• What to work on: Take the data below and repeat it exactly.

• Data extract:
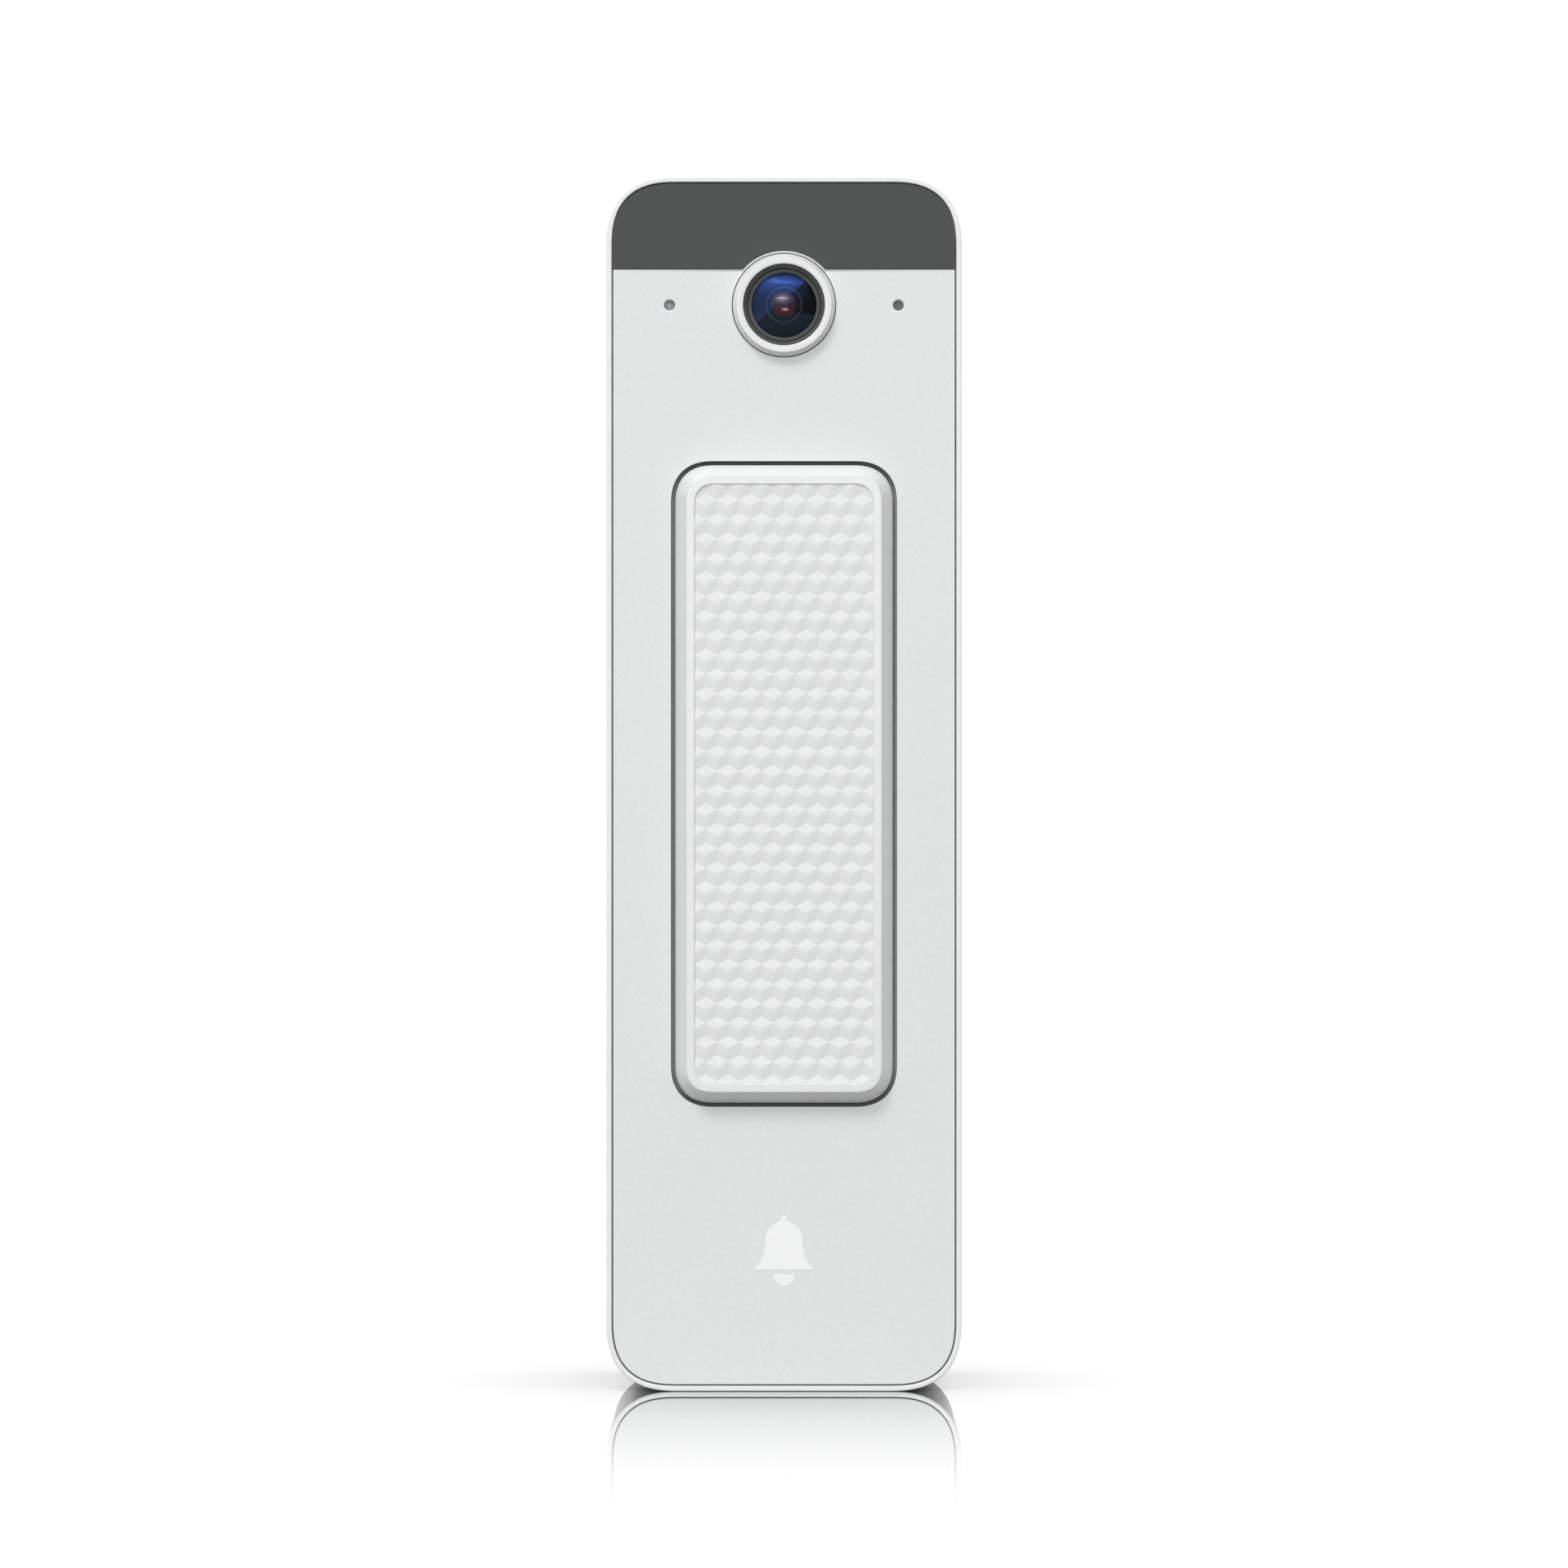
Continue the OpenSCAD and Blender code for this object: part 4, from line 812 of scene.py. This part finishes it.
def housing_cuts():
    """Jack opening, post bores, reset hole, sound slots and the security screw's hole."""
    solid = Solid()
    add_box(solid, (-8.15, 8.15), (WELL_Z[1] - 0.1, WELL_Z[1] + 2), (INNER_FLOOR_D + 0.05, 19))
    insert_r, insert_low, screw_r, screw_low, past_d = 1.5, 16.4, 0.9, 5.4, 23
    chassis_x, chassis_z = CHASSIS_POST
    bores = [(chassis_x, chassis_z, insert_r, insert_low),
             (chassis_x, -chassis_z, insert_r, insert_low),
             (*BOARD_POST, screw_r, screw_low), (*BOARD_LOW_POST, screw_r, screw_low),
             (*UPPER_POST, screw_r, 11.6), (*CAMERA_POST, screw_r, screw_low)]
    for x, z, r, low in bores:
        for side in (-1, 1):
            solid.prism(circle(side * x, z, r, 24), low, past_d)
    reset = node_span("reset_plunger")
    solid.prism(circle(middle_of(reset.x), middle_of(reset.z), 1.65, 48), 4, 7)
    mouth_z = -BODY_HH
    for x in SOUND_SLOTS:
        rings = [(0.25, mouth_z - 0.2), (0.25, mouth_z), (0, mouth_z + 0.25), (0, mouth_z + 3)]
        slot = stadium(x, 9.3, 18.7, 0.7)
        bottom_cut(solid, slot, rings)
    lock = circle(0, LOCK_D, 1.45, 48)
    bottom_cut(solid, lock, [(0.85, mouth_z - 0.2), (0.85, mouth_z), (0.7, mouth_z + 0.15),
                             (0.7, mouth_z + 1.2), (0, mouth_z + 1.21), (0, mouth_z + 3)])
    return solid.object("housing_cuts")


def bottom_cut(solid, points, rings):
    """Cutter through the bottom wall from an outline in X and depth, and (growth, z) rings."""
    lofted = [solid.ring_xyz([(x, -d, z) for x, d in grown(points, g)]) for g, z in rings]
    solid.loft(lofted)
    solid.cap(lofted[0])
    solid.cap(lofted[-1])


def make_housing():
    solid = Solid()
    housing_shell(solid)
    housing = solid.object("housing")
    combine(housing, housing_ribs(), "UNION")
    combine(housing, housing_cuts(), "DIFFERENCE")
    place(housing, "housing", LOOKS["housing_white"], ["rear_housing"])


# ---- Panel, window and mark ----

PANEL_HW = PANEL.x[1]
PANEL_REACH = CORNER_REACH - (BODY_HW - PANEL_HW)
JOINT_Z = WINDOW_Z[0] - 0.06
EDGE_R = 0.07


def lower_outline():
    """The panel: straight top edge with the camera's collar standing above it."""
    lower = [p for p in soft_rect(PANEL_HW, -PANEL.z[0], PANEL_REACH, PANEL_POWER)
             if p[1] < 0]
    rise = JOINT_Z - CAMERA_Z
    angle = math.asin(rise / COLLAR_R)
    collar = arc(0, CAMERA_Z, COLLAR_R, angle, math.pi - angle, 72)
    return [(PANEL_HW, JOINT_Z)] + collar + [(-PANEL_HW, JOINT_Z)] + lower


def upper_outline():
    """The window: the body's rounded top with a notch for the collar."""
    upper = [p for p in soft_rect(PANEL_HW, WINDOW_Z[1], PANEL_REACH, PANEL_POWER) if p[1] > 0]
    r = COLLAR_R + 0.06
    rise = WINDOW_Z[0] - CAMERA_Z
    angle = math.asin(rise / r)
    notch = arc(0, CAMERA_Z, r, math.pi - angle, angle, 72)
    return upper + [(-PANEL_HW, WINDOW_Z[0])] + notch + [(PANEL_HW, WINDOW_Z[0])]


def edge_rings(radius, back=PANEL_BACK_D, face=FACE_D):
    """Rings of a plate's outer edge, rounded at the front."""
    return rounded([(0.1, back, 0), (0, back + 0.1, 0), (0, face, radius),
                    (radius + 0.1, face, 0)])


def hole_rings(radius, back=PANEL_BACK_D, face=FACE_D):
    """Rings of a plate's hole, rounded at the front."""
    return rounded([(0, back, 0), (0, face, radius), (radius + 0.1, face, 0)])


def make_panel():
    solid = Solid()
    button_hole = soft_rect(14.0, 40.0, 5.33, BUTTON_POWER, 28)
    bezel_hole = circle(0, CAMERA_Z, BEZEL_HOLE_R, 160)
    holes = [(button_hole, hole_rings(0.03)), (bezel_hole, hole_rings(0.03))]
    holes += [(circle(side * HOLE_X, CAMERA_Z, 0.67, 48), hole_rings(0.14)) for side in (-1, 1)]
    solid.plate(lower_outline(), edge_rings(EDGE_R), holes)
    panel = solid.object("front_panel_shell")
    place(panel, "housing", LOOKS["panel_light_grey"], ["front_panel"])


def make_window():
    solid = Solid()
    solid.plate(upper_outline(), edge_rings(0.06))
    window = solid.object("infrared_window")
    place(window, "housing", LOOKS["window_smoke"], ["ir_window"])


MARK_Z = -57.8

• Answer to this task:
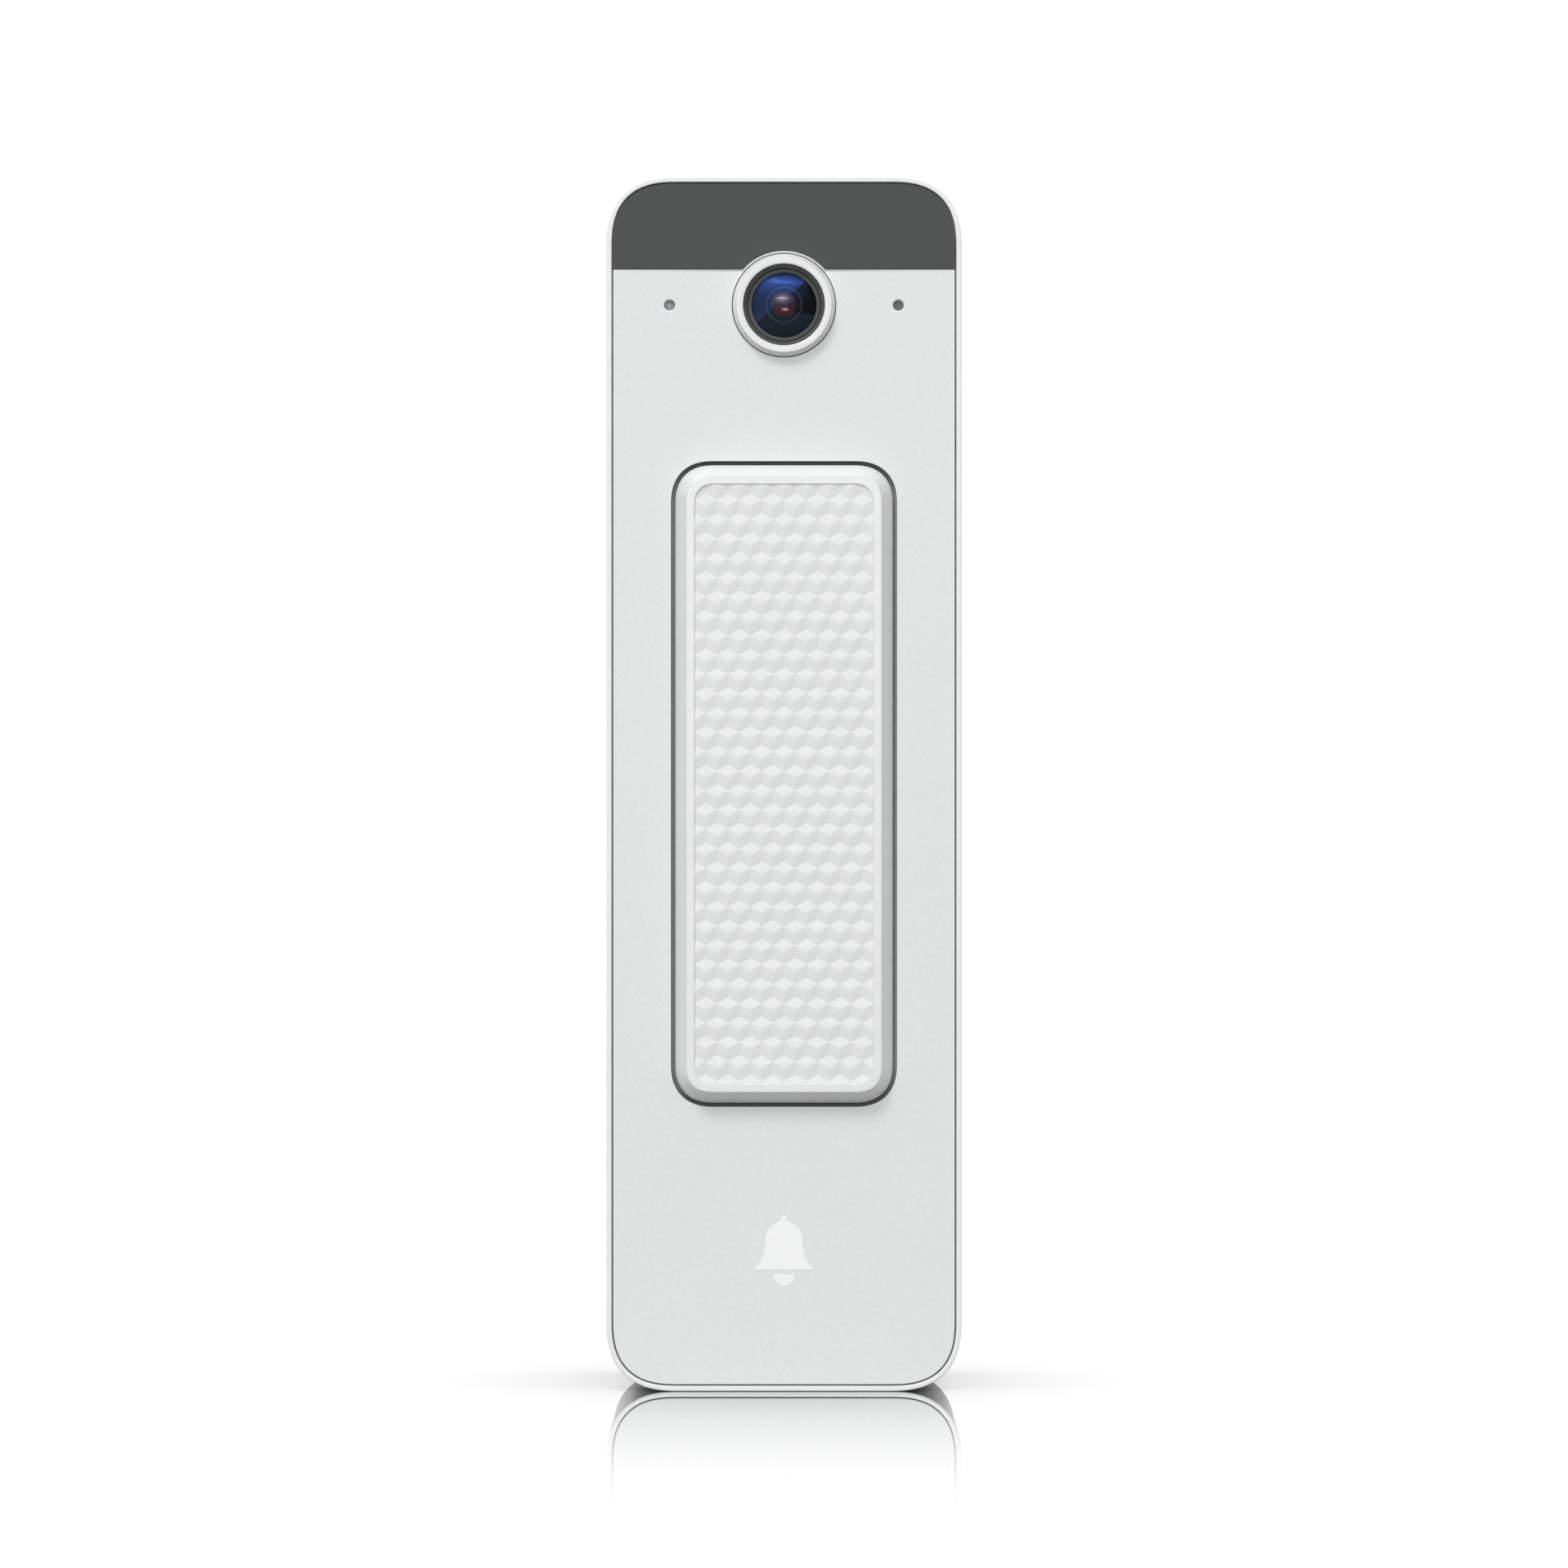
Continue the OpenSCAD and Blender code for this object: part 4, from line 812 of scene.py. This part finishes it.
def housing_cuts():
    """Jack opening, post bores, reset hole, sound slots and the security screw's hole."""
    solid = Solid()
    add_box(solid, (-8.15, 8.15), (WELL_Z[1] - 0.1, WELL_Z[1] + 2), (INNER_FLOOR_D + 0.05, 19))
    insert_r, insert_low, screw_r, screw_low, past_d = 1.5, 16.4, 0.9, 5.4, 23
    chassis_x, chassis_z = CHASSIS_POST
    bores = [(chassis_x, chassis_z, insert_r, insert_low),
             (chassis_x, -chassis_z, insert_r, insert_low),
             (*BOARD_POST, screw_r, screw_low), (*BOARD_LOW_POST, screw_r, screw_low),
             (*UPPER_POST, screw_r, 11.6), (*CAMERA_POST, screw_r, screw_low)]
    for x, z, r, low in bores:
        for side in (-1, 1):
            solid.prism(circle(side * x, z, r, 24), low, past_d)
    reset = node_span("reset_plunger")
    solid.prism(circle(middle_of(reset.x), middle_of(reset.z), 1.65, 48), 4, 7)
    mouth_z = -BODY_HH
    for x in SOUND_SLOTS:
        rings = [(0.25, mouth_z - 0.2), (0.25, mouth_z), (0, mouth_z + 0.25), (0, mouth_z + 3)]
        slot = stadium(x, 9.3, 18.7, 0.7)
        bottom_cut(solid, slot, rings)
    lock = circle(0, LOCK_D, 1.45, 48)
    bottom_cut(solid, lock, [(0.85, mouth_z - 0.2), (0.85, mouth_z), (0.7, mouth_z + 0.15),
                             (0.7, mouth_z + 1.2), (0, mouth_z + 1.21), (0, mouth_z + 3)])
    return solid.object("housing_cuts")


def bottom_cut(solid, points, rings):
    """Cutter through the bottom wall from an outline in X and depth, and (growth, z) rings."""
    lofted = [solid.ring_xyz([(x, -d, z) for x, d in grown(points, g)]) for g, z in rings]
    solid.loft(lofted)
    solid.cap(lofted[0])
    solid.cap(lofted[-1])


def make_housing():
    solid = Solid()
    housing_shell(solid)
    housing = solid.object("housing")
    combine(housing, housing_ribs(), "UNION")
    combine(housing, housing_cuts(), "DIFFERENCE")
    place(housing, "housing", LOOKS["housing_white"], ["rear_housing"])


# ---- Panel, window and mark ----

PANEL_HW = PANEL.x[1]
PANEL_REACH = CORNER_REACH - (BODY_HW - PANEL_HW)
JOINT_Z = WINDOW_Z[0] - 0.06
EDGE_R = 0.07


def lower_outline():
    """The panel: straight top edge with the camera's collar standing above it."""
    lower = [p for p in soft_rect(PANEL_HW, -PANEL.z[0], PANEL_REACH, PANEL_POWER)
             if p[1] < 0]
    rise = JOINT_Z - CAMERA_Z
    angle = math.asin(rise / COLLAR_R)
    collar = arc(0, CAMERA_Z, COLLAR_R, angle, math.pi - angle, 72)
    return [(PANEL_HW, JOINT_Z)] + collar + [(-PANEL_HW, JOINT_Z)] + lower


def upper_outline():
    """The window: the body's rounded top with a notch for the collar."""
    upper = [p for p in soft_rect(PANEL_HW, WINDOW_Z[1], PANEL_REACH, PANEL_POWER) if p[1] > 0]
    r = COLLAR_R + 0.06
    rise = WINDOW_Z[0] - CAMERA_Z
    angle = math.asin(rise / r)
    notch = arc(0, CAMERA_Z, r, math.pi - angle, angle, 72)
    return upper + [(-PANEL_HW, WINDOW_Z[0])] + notch + [(PANEL_HW, WINDOW_Z[0])]


def edge_rings(radius, back=PANEL_BACK_D, face=FACE_D):
    """Rings of a plate's outer edge, rounded at the front."""
    return rounded([(0.1, back, 0), (0, back + 0.1, 0), (0, face, radius),
                    (radius + 0.1, face, 0)])


def hole_rings(radius, back=PANEL_BACK_D, face=FACE_D):
    """Rings of a plate's hole, rounded at the front."""
    return rounded([(0, back, 0), (0, face, radius), (radius + 0.1, face, 0)])


def make_panel():
    solid = Solid()
    button_hole = soft_rect(14.0, 40.0, 5.33, BUTTON_POWER, 28)
    bezel_hole = circle(0, CAMERA_Z, BEZEL_HOLE_R, 160)
    holes = [(button_hole, hole_rings(0.03)), (bezel_hole, hole_rings(0.03))]
    holes += [(circle(side * HOLE_X, CAMERA_Z, 0.67, 48), hole_rings(0.14)) for side in (-1, 1)]
    solid.plate(lower_outline(), edge_rings(EDGE_R), holes)
    panel = solid.object("front_panel_shell")
    place(panel, "housing", LOOKS["panel_light_grey"], ["front_panel"])


def make_window():
    solid = Solid()
    solid.plate(upper_outline(), edge_rings(0.06))
    window = solid.object("infrared_window")
    place(window, "housing", LOOKS["window_smoke"], ["ir_window"])


MARK_Z = -57.8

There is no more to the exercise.